- [EXERCISE INSTRUCTIONS]: Pull out of the data below the stretch of lines bounded by the one containing "strapRivet, materials.nickel, strapSeat);" and the one containing "before = set(bpy.data.objects)", both bounds included, unchanged.

- [RECORDED DATA]:
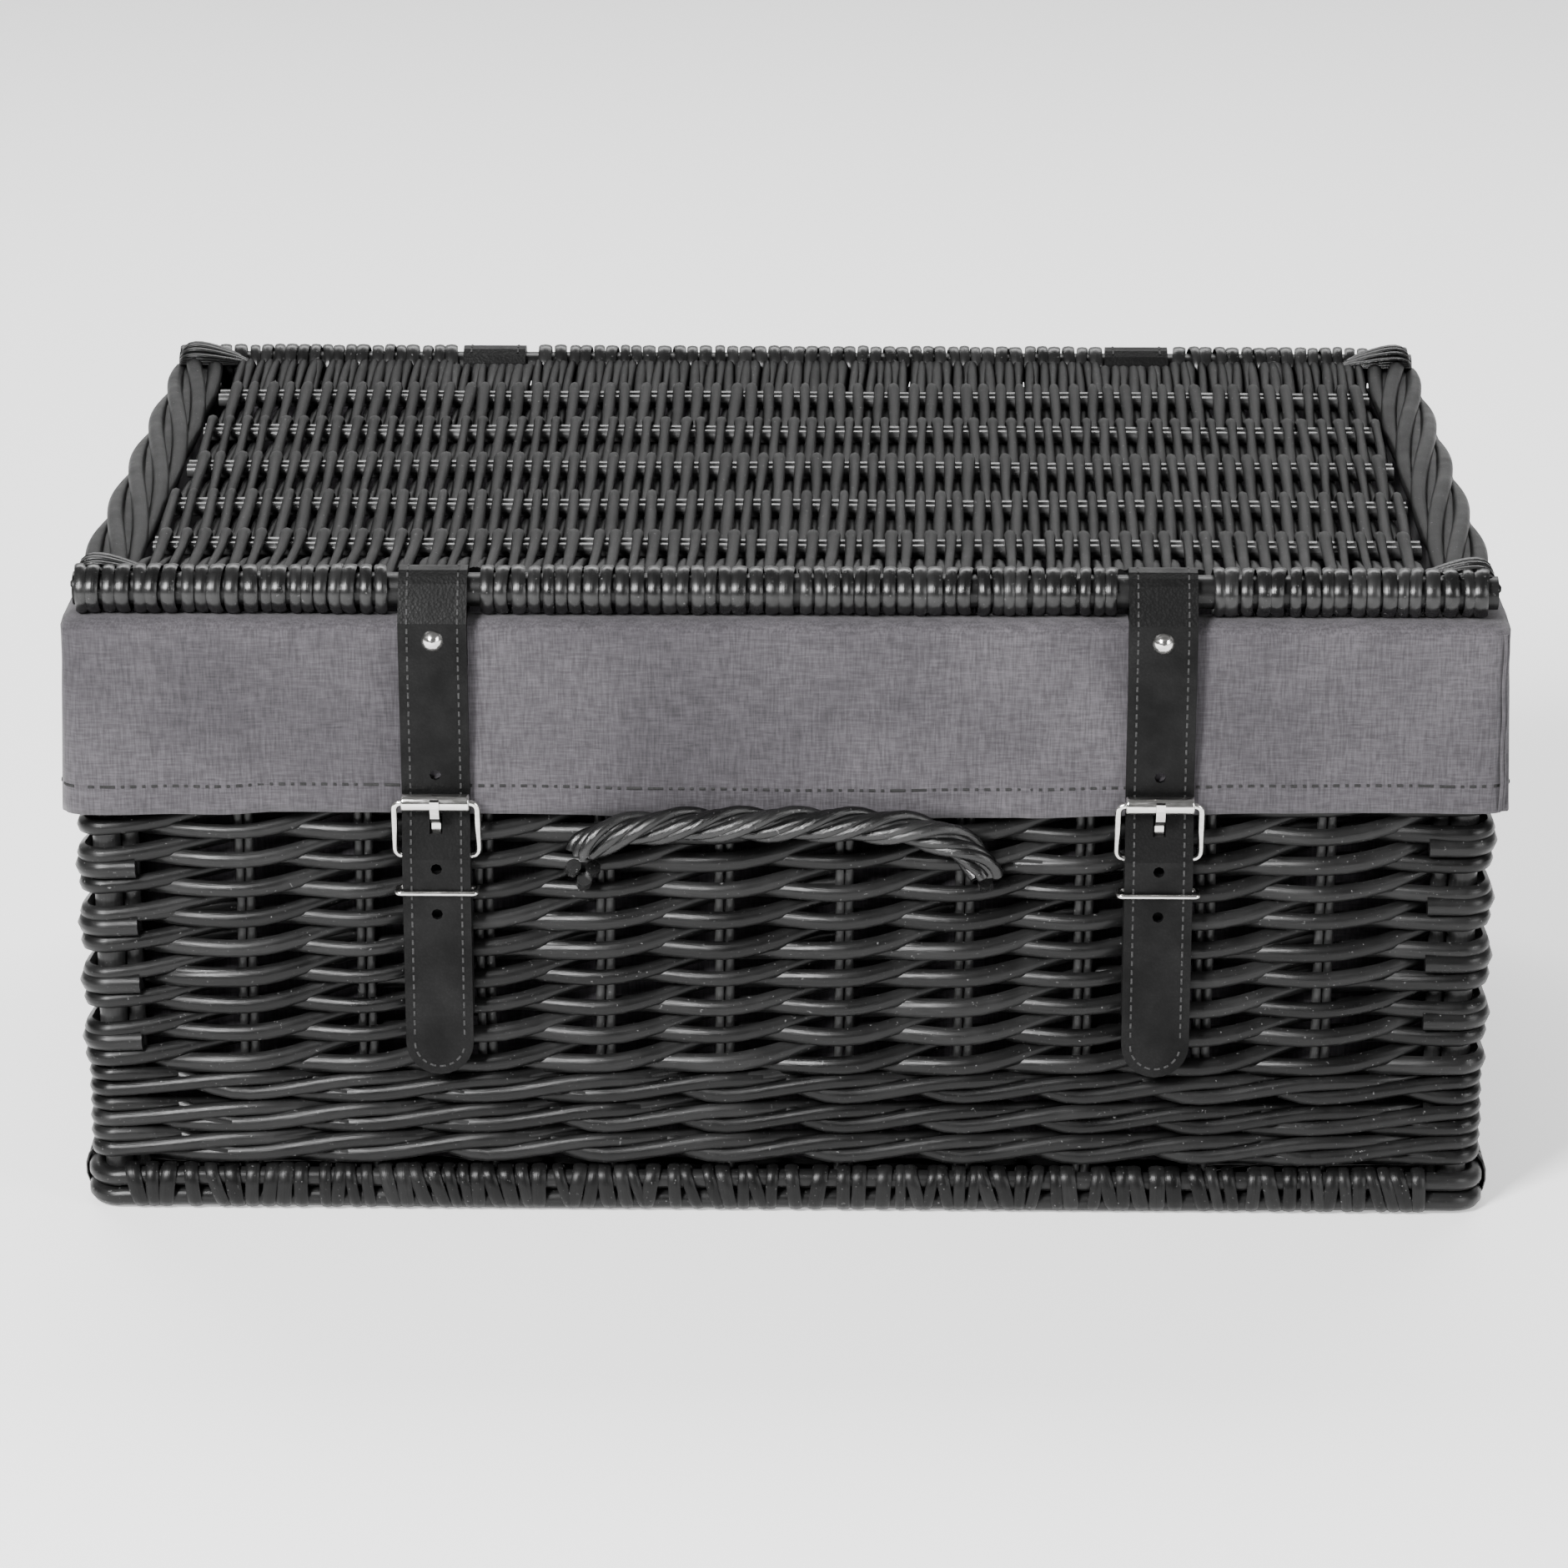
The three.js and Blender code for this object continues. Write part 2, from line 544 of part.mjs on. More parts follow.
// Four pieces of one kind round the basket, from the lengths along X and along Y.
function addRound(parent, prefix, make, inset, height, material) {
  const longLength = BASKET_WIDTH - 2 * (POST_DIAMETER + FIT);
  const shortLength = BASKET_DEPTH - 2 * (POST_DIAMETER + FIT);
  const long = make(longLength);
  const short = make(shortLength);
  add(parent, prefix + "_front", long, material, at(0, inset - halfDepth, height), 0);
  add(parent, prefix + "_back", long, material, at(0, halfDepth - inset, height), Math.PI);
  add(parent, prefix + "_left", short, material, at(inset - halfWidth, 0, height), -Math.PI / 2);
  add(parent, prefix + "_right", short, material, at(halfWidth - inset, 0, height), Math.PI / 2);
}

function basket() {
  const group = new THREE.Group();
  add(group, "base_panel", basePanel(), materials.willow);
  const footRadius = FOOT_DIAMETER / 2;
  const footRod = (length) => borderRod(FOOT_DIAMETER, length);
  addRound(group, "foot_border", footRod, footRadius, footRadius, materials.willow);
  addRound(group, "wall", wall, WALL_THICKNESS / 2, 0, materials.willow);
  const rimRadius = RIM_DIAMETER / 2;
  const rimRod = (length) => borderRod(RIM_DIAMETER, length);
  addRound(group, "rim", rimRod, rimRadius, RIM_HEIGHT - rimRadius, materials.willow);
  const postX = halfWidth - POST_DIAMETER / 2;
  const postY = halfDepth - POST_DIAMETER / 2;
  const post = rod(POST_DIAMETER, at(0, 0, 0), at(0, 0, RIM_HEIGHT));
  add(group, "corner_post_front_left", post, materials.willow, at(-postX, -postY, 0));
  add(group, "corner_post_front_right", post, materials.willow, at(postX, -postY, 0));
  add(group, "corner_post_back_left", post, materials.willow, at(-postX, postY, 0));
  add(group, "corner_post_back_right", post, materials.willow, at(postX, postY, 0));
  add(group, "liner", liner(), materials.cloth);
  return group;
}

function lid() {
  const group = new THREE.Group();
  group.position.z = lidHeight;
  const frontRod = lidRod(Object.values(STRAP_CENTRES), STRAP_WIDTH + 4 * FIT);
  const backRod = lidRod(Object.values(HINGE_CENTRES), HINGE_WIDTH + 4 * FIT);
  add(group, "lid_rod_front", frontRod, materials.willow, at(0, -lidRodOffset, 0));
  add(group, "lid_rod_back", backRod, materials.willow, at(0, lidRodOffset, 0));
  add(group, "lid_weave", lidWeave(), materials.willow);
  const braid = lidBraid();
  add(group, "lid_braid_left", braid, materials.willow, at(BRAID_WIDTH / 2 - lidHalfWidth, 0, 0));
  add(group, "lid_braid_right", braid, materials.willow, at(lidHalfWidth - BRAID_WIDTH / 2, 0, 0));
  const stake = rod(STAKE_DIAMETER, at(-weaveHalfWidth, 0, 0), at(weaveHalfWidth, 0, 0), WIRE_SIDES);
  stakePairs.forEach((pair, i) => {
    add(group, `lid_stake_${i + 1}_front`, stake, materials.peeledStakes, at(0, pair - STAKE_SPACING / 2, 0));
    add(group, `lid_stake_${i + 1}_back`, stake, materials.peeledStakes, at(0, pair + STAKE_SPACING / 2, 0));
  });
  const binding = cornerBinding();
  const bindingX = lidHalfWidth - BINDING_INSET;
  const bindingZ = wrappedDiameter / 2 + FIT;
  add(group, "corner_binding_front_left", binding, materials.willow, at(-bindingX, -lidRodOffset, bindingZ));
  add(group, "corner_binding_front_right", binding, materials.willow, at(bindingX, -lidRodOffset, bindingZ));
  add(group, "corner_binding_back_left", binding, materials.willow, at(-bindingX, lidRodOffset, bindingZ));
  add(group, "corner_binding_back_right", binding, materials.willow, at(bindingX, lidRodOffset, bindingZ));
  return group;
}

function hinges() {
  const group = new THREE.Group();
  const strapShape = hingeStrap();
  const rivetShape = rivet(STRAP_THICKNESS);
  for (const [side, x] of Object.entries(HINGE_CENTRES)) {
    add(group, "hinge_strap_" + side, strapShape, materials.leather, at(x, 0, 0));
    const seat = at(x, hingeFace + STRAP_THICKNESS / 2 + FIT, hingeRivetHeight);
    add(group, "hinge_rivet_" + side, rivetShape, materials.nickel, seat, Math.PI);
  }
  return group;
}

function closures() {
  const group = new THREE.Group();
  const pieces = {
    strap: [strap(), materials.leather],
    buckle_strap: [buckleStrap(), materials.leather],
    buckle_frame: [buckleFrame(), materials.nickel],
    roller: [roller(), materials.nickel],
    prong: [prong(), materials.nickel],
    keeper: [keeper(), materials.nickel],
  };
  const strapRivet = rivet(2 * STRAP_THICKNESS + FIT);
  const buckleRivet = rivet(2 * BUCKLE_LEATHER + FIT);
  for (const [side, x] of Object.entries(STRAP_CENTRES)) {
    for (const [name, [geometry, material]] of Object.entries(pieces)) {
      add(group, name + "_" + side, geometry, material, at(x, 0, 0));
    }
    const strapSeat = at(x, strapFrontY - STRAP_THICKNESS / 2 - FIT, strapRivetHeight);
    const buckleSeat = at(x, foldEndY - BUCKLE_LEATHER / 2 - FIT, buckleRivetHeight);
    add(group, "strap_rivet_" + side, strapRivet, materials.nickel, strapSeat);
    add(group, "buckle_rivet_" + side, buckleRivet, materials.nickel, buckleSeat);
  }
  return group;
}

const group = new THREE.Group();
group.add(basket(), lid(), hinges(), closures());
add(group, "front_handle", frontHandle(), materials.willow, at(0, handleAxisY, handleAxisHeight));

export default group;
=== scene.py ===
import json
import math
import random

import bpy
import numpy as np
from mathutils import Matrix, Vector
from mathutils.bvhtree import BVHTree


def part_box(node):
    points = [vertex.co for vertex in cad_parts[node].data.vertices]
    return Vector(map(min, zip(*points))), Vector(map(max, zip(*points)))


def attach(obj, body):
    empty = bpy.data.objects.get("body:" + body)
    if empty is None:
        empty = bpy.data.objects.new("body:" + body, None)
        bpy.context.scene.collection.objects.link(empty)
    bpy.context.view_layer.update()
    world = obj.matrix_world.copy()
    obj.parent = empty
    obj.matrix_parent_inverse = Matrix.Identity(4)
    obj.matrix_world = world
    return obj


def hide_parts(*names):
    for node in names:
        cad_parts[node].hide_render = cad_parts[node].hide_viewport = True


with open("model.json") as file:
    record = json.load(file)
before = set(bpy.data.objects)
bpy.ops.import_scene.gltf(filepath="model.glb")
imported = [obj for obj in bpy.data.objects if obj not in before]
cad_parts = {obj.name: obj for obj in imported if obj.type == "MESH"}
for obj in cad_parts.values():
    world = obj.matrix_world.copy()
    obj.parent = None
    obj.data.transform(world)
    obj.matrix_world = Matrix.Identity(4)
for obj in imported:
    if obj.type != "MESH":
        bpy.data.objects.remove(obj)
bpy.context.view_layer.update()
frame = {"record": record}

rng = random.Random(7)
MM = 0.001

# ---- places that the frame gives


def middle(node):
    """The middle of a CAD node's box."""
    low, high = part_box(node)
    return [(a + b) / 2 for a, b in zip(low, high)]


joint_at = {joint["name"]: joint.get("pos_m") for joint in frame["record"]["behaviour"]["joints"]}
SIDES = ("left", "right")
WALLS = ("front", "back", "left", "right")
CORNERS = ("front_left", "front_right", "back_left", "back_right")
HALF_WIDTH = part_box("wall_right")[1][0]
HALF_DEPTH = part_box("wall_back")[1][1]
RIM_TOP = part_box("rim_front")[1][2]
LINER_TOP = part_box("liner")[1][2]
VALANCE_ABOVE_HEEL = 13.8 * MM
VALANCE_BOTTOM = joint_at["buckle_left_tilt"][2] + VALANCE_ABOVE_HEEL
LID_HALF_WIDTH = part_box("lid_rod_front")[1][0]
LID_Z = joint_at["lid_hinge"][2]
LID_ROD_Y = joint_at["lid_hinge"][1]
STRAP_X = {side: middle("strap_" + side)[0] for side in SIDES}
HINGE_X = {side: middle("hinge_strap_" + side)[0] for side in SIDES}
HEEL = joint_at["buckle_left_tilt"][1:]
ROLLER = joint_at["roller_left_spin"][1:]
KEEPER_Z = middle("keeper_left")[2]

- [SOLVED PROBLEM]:
    add(group, "strap_rivet_" + side, strapRivet, materials.nickel, strapSeat);
    add(group, "buckle_rivet_" + side, buckleRivet, materials.nickel, buckleSeat);
  }
  return group;
}

const group = new THREE.Group();
group.add(basket(), lid(), hinges(), closures());
add(group, "front_handle", frontHandle(), materials.willow, at(0, handleAxisY, handleAxisHeight));

export default group;
=== scene.py ===
import json
import math
import random

import bpy
import numpy as np
from mathutils import Matrix, Vector
from mathutils.bvhtree import BVHTree


def part_box(node):
    points = [vertex.co for vertex in cad_parts[node].data.vertices]
    return Vector(map(min, zip(*points))), Vector(map(max, zip(*points)))


def attach(obj, body):
    empty = bpy.data.objects.get("body:" + body)
    if empty is None:
        empty = bpy.data.objects.new("body:" + body, None)
        bpy.context.scene.collection.objects.link(empty)
    bpy.context.view_layer.update()
    world = obj.matrix_world.copy()
    obj.parent = empty
    obj.matrix_parent_inverse = Matrix.Identity(4)
    obj.matrix_world = world
    return obj


def hide_parts(*names):
    for node in names:
        cad_parts[node].hide_render = cad_parts[node].hide_viewport = True


with open("model.json") as file:
    record = json.load(file)
before = set(bpy.data.objects)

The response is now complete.